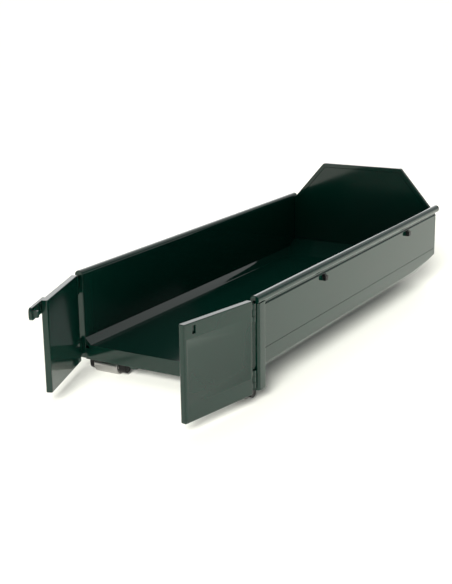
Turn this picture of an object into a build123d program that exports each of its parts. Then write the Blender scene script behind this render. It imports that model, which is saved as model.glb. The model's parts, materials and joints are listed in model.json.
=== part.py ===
"""Roll-off container, 1:32 scale model: tub, two swinging rear doors, rollers and hook frame.

Millimetres. +X runs from the rear doors to the hook end, +Y to the left, +Z up, ground at Z = 0.
"""
from build123d import *
from math import atan2, cos, hypot, sin, radians, tan
import os

# Driving sizes of the tub
body_length = 181.0          # rear face of the posts to front face of the front wall
body_width = 80.0            # over the top rails
rail_top = 40.2              # crown of the top rails above ground
peak_rise = 16.7             # front wall's top above the rails
peak_width = 41.0            # level stretch of the front wall's top
floor_top = 10.9
floor_thick = 1.3
wall_thick = 2.0
wall_inset = 1.5             # wall's outer face inside the rails' outer line
chamfer_rise = 2.7           # inner height of the sloped strip between floor and wall
crease_height = 19.3
crease_width = 0.4
crease_depth = 0.15

# Front end
bevel_run = 12.0             # length of the sloped strip between floor and front wall
bevel_rise = 5.7
taper_run = 31.0             # stretch over which the wall's lower edge climbs to the front
front_thick = 2.0
rim_width = 2.0
rim_proud = 0.1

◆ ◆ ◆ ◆

Search the listing for the string "which". Copy each line where it turns up.

Turn this picture of an object into a build123d program that exports each of its parts. Then write the Blender scene script behind this render. It imports that model, which is saved as model.glb. The model's parts, materials and joints are listed in model.json.
taper_run = 31.0             # stretch over which the wall's lower edge climbs to the front